Looking to the future, Rongsheng has its sights firmly set on getting out of the shipbuilding business and focusing on its new energy business. “We sorted and optimised our order book by reducing the number of vessels under construction and cancelling some shipbuilding orders. In the period, we negotiated proactively with ship owners and reached agreement with them on certain orders on hand, resulting in the cancellation, revision and variation of a number of shipbuilding contracts,” the company said.

It added: “We believe that this action will reduce our burden on working capital and effectively reduce the credit risk of our order book.” Provided the divestment plan manages to be well-executed, Rongsheng should emerge from the dark days into a relatively brighter future.

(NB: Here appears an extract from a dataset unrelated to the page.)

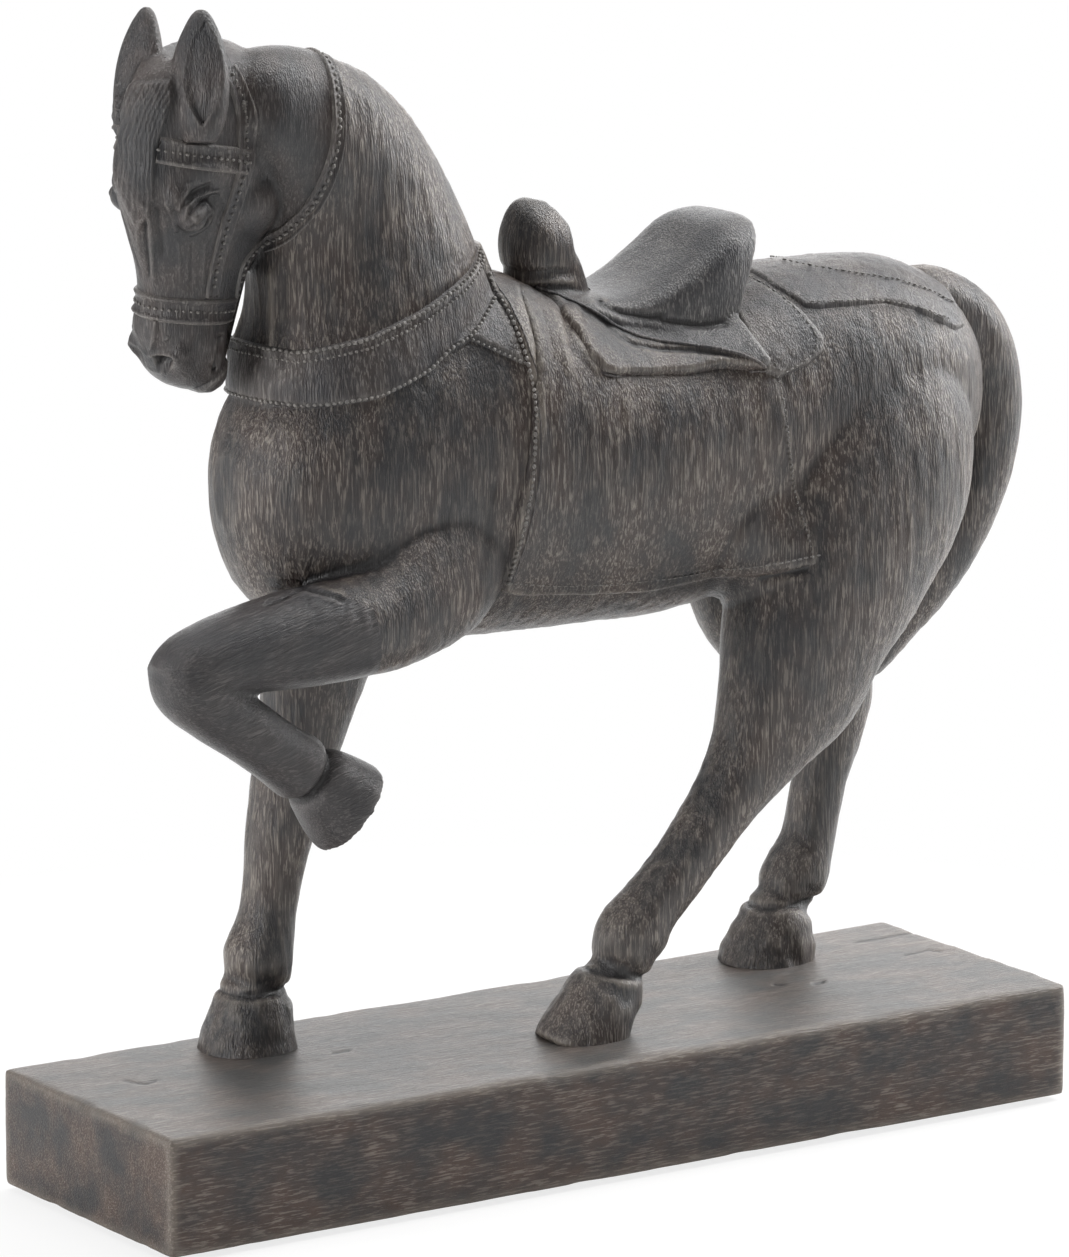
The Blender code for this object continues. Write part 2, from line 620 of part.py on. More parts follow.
def build_castings(horse, tail):
    regions = {
        "head": (HEAD_REGION, -FAR_SIDE, FAR_SIDE),
        "raised_foreleg": (RAISED_LEG_REGION, -FAR_SIDE, -5.0),
        "standing_foreleg": (STANDING_LEG_REGION, 6.0, FAR_SIDE),
        "left_hind_leg": (LEFT_HIND_REGION, -FAR_SIDE, CENTRE_Y - GLUE_LINE / 2),
        "right_hind_leg": (RIGHT_HIND_REGION, CENTRE_Y + GLUE_LINE / 2, FAR_SIDE),
    }
    sockets = {
        name: rod(name, placed(middle), direction, half + PIN_CLEARANCE, DOWEL_RADIUS + PIN_CLEARANCE)
        for name, (middle, direction, half) in DOWELS.items()
    }
    hole_height = PIN_HEIGHT_IN_HOOF + PIN_CLEARANCE
    pin_holes = {
        name: rod(name, placed((*place, 0.0)), (0.0, 0.0, 1.0), hole_height, PIN_RADIUS + PIN_CLEARANCE)
        for name, place in PINS.items()
    }
    holes = {
        "head": [sockets["head_dowel"]],
        "raised_foreleg": [sockets["raised_leg_dowel"]],
        "standing_foreleg": [sockets["standing_leg_dowel"], pin_holes["standing_leg_pin"]],
        "left_hind_leg": [sockets["left_hind_dowel"], pin_holes["left_hind_pin"]],
        "right_hind_leg": [sockets["right_hind_dowel"], pin_holes["right_hind_pin"]],
    }
    body = horse
    for name, (outline, low_y, high_y) in regions.items():
        piece = within(horse, prism(name, outline, low_y, high_y))
        finish(name, largest(less(piece, *holes[name])), RESIN)
        body = less(body, prism(name, outline, low_y, high_y, grow=GLUE_LINE))
    finish("body", largest(less(body, *sockets.values())), RESIN)
    tail_piece = less(tail, swollen(horse, GLUE_LINE), sockets["tail_dowel"])
    finish("tail", largest(tail_piece), RESIN)
    for name, (root, turn) in EARS.items():
        form = ear_shape(name, EAR, root, turn, 16)
        hollow = ear_shape("hollow", EAR_HOLLOW, root, turn, 12)
        finish(name, largest(less(form, hollow, swollen(horse, GLUE_LINE))), RESIN)


def build_harness(horse, tail):
    blanket_low = TACK_CLEARANCE
    blanket_high = blanket_low + BLANKET_THICKNESS
    skirt_low = blanket_high + TACK_CLEARANCE
    skirt_high = skirt_low + SKIRT_THICKNESS
    strap_high = TACK_CLEARANCE + STRAP_THICKNESS
    flap_high = TACK_CLEARANCE + REAR_FLAP_THICKNESS
    over_blanket = swollen(horse, skirt_low)
    pommel = loft("pommel", POMMEL, sides=18, steps=2)
    seat = loft("seat", SEAT, sides=20, steps=2, squareness=3.0, facing=(1.0, 0.0, 0.0))
    round_pommel = swollen(pommel, TACK_CLEARANCE)
    round_seat = swollen(seat, TACK_CLEARANCE)
    finish("saddle_pommel", largest(less(pommel, over_blanket)), SADDLE)
    finish("saddle_seat", largest(less(seat, over_blanket, round_pommel)), SADDLE)
    for side, low_y, high_y in (
        ("left", -FAR_SIDE, CENTRE_Y - 9.0),
        ("right", CENTRE_Y + 9.0, FAR_SIDE),
    ):
        skirt = shell(horse, skirt_low, skirt_high, prism("skirt", SKIRT_OUTLINE, low_y, high_y))
        finish(side + "_skirt", largest(less(skirt, round_seat, round_pommel)), SADDLE)
        flap = shell(horse, TACK_CLEARANCE, flap_high, prism("flap", REAR_FLAP_OUTLINE, low_y, high_y))
        finish(side + "_rear_flap", largest(less(flap, round_seat)), HARNESS)
    plain = {
        "saddle_blanket": (BLANKET_OUTLINE, blanket_high),
        "breast_collar": (COLLAR_OUTLINE, strap_high),
        "neck_strap": (NECK_STRAP_OUTLINE, strap_high),
    }
    for name, (outline, high) in plain.items():
        layer = shell(horse, TACK_CLEARANCE, high, prism(name, outline, -FAR_SIDE, FAR_SIDE))
        finish(name, largest(layer), HARNESS)
    crupper = shell(horse, TACK_CLEARANCE, strap_high, prism("crupper", CRUPPER_OUTLINE, -FAR_SIDE, FAR_SIDE))
    finish("crupper", largest(less(crupper, round_seat, swollen(tail, TACK_CLEARANCE))), HARNESS)
    round_ears = [
        swollen(ear_shape(name, EAR, root, turn, 16), TACK_CLEARANCE) for name, (root, turn) in EARS.items()
    ]
    for name, outline, low_y, high_y in (
        ("noseband", NOSEBAND_OUTLINE, -FAR_SIDE, FAR_SIDE),
        ("browband", BROWBAND_OUTLINE, -FAR_SIDE, FAR_SIDE),
        ("left_cheek_strap", CHEEK_STRAP_OUTLINE, -FAR_SIDE, 0.0),
        ("right_cheek_strap", CHEEK_STRAP_OUTLINE, 0.0, FAR_SIDE),
    ):
        layer = shell(horse, TACK_CLEARANCE, strap_high, head_prism(outline, low_y, high_y))
        finish(name, largest(less(layer, *round_ears)), HARNESS)


def build_block():
    mesh = bmesh.new()
    size = (BASE_LENGTH * MM, BASE_WIDTH * MM, BASE_HEIGHT * MM)
    middle = Matrix.Translation((0.0, 0.0, -BASE_HEIGHT * MM / 2))
    bmesh.ops.create_cube(mesh, size=1.0, matrix=middle @ Matrix.Diagonal((*size, 1.0)))
    obj = link("block", mesh_from("block", mesh))
    edge = obj.modifiers.new("soft_edges", "BEVEL")
    edge.width = BASE_EDGE_RADIUS * MM
    edge.segments = 3
    block = evaluated_mesh(obj)
    tools = []
    pad_top = PAD_SEAT_DEPTH - GLUE_LINE
    corners = [
        ("left_front_pad", -1, -1), ("right_front_pad", -1, 1), ("left_rear_pad", 1, -1), ("right_rear_pad", 1, 1),
    ]
    for name, end, side in corners:
        x = end * (BASE_LENGTH / 2 - PAD_INSET)
        y = side * (BASE_WIDTH / 2 - PAD_INSET)
        middle_z = -BASE_HEIGHT + (pad_top - PAD_HEIGHT) / 2
        pad = rod(name, (x, y, middle_z), (0.0, 0.0, 1.0), (pad_top + PAD_HEIGHT) / 2, PAD_RADIUS, sides=24)
        finish(name, pad, BUMPER)
        tools.append(
            rod(name, (x, y, -BASE_HEIGHT), (0.0, 0.0, 1.0), PAD_SEAT_DEPTH, PAD_RADIUS + GLUE_LINE, sides=24)
        )
    pin_length = PIN_DEPTH_IN_BASE + PIN_HEIGHT_IN_HOOF
    pin_middle = PIN_HEIGHT_IN_HOOF - pin_length / 2
    hole_depth = PIN_DEPTH_IN_BASE + PIN_CLEARANCE
    for name, place in PINS.items():
        x, y = placed(place)
        pin = rod(name, (x, y, pin_middle), (0.0, 0.0, 1.0), pin_length / 2, PIN_RADIUS)
        finish(name, pin, STEEL)
        tools.append(rod(name, (x, y, 0.0), (0.0, 0.0, 1.0), hole_depth, PIN_RADIUS + PIN_CLEARANCE))
    finish("block", largest(less(block, *tools)), BLOCK)


def main():
    for obj in list(bpy.data.objects):
        bpy.data.objects.remove(obj)
    horse = horse_skin()
    tail = loft("tail", TAIL, sides=18, steps=2)
    build_castings(horse, tail)
    build_harness(horse, tail)
    build_block()
    for name, (middle, direction, half) in DOWELS.items():
        finish(name, rod(name, placed(middle), direction, half, DOWEL_RADIUS), STEEL)


main()
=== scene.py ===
"""Looks of the walking horse statue: cast resin, stained and dry brushed to look like carved dark wood.

The horse, its head and its saddle are each sculpted as one skin over rounded shapes, brushed with creases,
ridges and chisel strokes, and then divided into the named castings. The harness is laid over that skin.
Until a mesh is made, lengths are in millimetres and heights are measured from the top of the block.
"""

import math

import bpy
import numpy as np
from mathutils import Matrix, Vector
from mathutils.bvhtree import BVHTree


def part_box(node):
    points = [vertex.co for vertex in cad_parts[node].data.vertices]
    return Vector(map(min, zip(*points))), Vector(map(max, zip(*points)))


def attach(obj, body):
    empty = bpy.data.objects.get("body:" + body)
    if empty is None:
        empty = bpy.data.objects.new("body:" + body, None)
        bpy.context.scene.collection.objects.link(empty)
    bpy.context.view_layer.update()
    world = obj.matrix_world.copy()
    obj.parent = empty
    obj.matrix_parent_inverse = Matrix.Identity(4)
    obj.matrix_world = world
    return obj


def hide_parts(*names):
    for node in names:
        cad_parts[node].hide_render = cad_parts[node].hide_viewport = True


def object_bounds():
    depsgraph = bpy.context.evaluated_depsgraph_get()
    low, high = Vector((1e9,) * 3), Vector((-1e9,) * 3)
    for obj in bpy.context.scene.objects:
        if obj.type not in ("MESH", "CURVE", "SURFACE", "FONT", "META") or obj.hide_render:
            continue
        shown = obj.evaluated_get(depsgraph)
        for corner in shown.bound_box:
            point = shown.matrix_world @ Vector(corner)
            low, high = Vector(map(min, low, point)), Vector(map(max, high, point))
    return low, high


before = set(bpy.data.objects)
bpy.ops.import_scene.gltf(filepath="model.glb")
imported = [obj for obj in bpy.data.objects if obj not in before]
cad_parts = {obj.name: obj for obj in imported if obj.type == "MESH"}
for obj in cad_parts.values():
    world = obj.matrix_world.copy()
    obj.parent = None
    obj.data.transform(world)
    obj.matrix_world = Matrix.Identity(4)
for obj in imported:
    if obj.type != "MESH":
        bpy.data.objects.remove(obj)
CAD_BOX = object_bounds()

MM = 0.001
PHOTO_WIDTH, PHOTO_HEIGHT = 1069.0, 1257.0
BLOCK_LOW, BLOCK_HIGH = (np.array(corner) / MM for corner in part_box("block"))
BLOCK_TOP = BLOCK_HIGH[2]
CENTRE_Y = 6.0

# How finely each skin is sculpted, and the rounds of softening that round its joins
HORSE_GRAIN, HORSE_SOFTENING = 0.85, 12
HEAD_GRAIN, HEAD_SOFTENING, EAR_SOFTENING = 0.46, 50, 16
SADDLE_GRAIN, SADDLE_SOFTENING = 0.62, 7
BLOCK_GRAIN, BLOCK_SOFTENING = 1.05, 10

# Rings of the horse: centre x, y and z, half width, and how far the ring reaches to either side of its centre
TRUNK = [
    (-100.4, 6.0, 164.0, 7.0, 9.0, 11.0),
    (-96.6, 6.0, 163.5, 15.5, 19.5, 23.0),
    (-89.5, 6.0, 163.5, 22.5, 30.5, 34.0),
    (-75.0, 6.0, 164.0, 27.5, 42.0, 42.0),
    (-57.0, 6.0, 164.0, 30.0, 49.0, 47.0),
    (-36.0, 6.0, 165.0, 31.0, 52.0, 50.0),
    (-15.0, 6.0, 165.0, 31.0, 50.0, 50.5),
    (10.0, 6.0, 163.0, 32.0, 40.0, 49.0),
    (35.0, 6.0, 163.0, 32.5, 37.0, 49.0),
    (58.0, 6.0, 165.0, 32.5, 39.6, 47.5),
    (78.0, 6.0, 167.0, 31.5, 41.8, 43.0),
    (98.0, 6.0, 169.0, 30.5, 40.0, 40.0),
    (117.0, 6.0, 171.0, 27.5, 36.6, 37.0),
    (133.0, 6.0, 172.0, 22.5, 29.0, 32.0),
    (144.5, 6.0, 170.0, 15.0, 20.0, 23.0),
    (150.5, 6.0, 167.5, 6.0, 9.0, 10.0),
]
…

Cosig is also looking to diversify into the energy business but is maintaining its stronghold in shipbuilding and relying on consolidation and other government aid measures to weather the storm.

“We expect that the newbuilding prices stay low in the coming year as over capacity remains a problem in the industry,” it acknowledged, but also noted that the PRC government has introduced more beneficial national policies.

“The group believes that implementation of these policies will lead to a healthier operating environment and will benefit the industry as a whole over the long term despite today’s instability in the market. With the government’s supporting policies in place, the Group remains cautiously optimistic in the long term development of the industry,” Cosig concluded.

Cosig has also been taking steps to explore the possibility of developing operations in the more profitable LNG-related business in the PRC. This includes a preliminary plan for an LNG project is to develop the industry chain along the Yangtze River basin, for liquefied natural gas (LNG) used in vessels, in particular the development of storage and transport, and movable refuelling system of new energy with a focus on LNG, thereby transforming the middle reaches of Yangtze River as a production hub for LNG storage, ships and related facilities, in addition, providing logistics services industry to establish a logistics centre for energy by integrating the industry chain for LNG used in vessels along the Yangtze River basin and the construction of new-energy vessels.

Cosig noted that these strategic LNG-related business plans are with the cooperation of JiuJiang government.

Troubled China shipbuilders are working hard to rehabilitate themselves. While some have restructured, in the case of Guangzhou Shipyard International and its parent CSSC, others such as Cosig and Rongsheng are making extraordinary efforts to diversify to remain viable.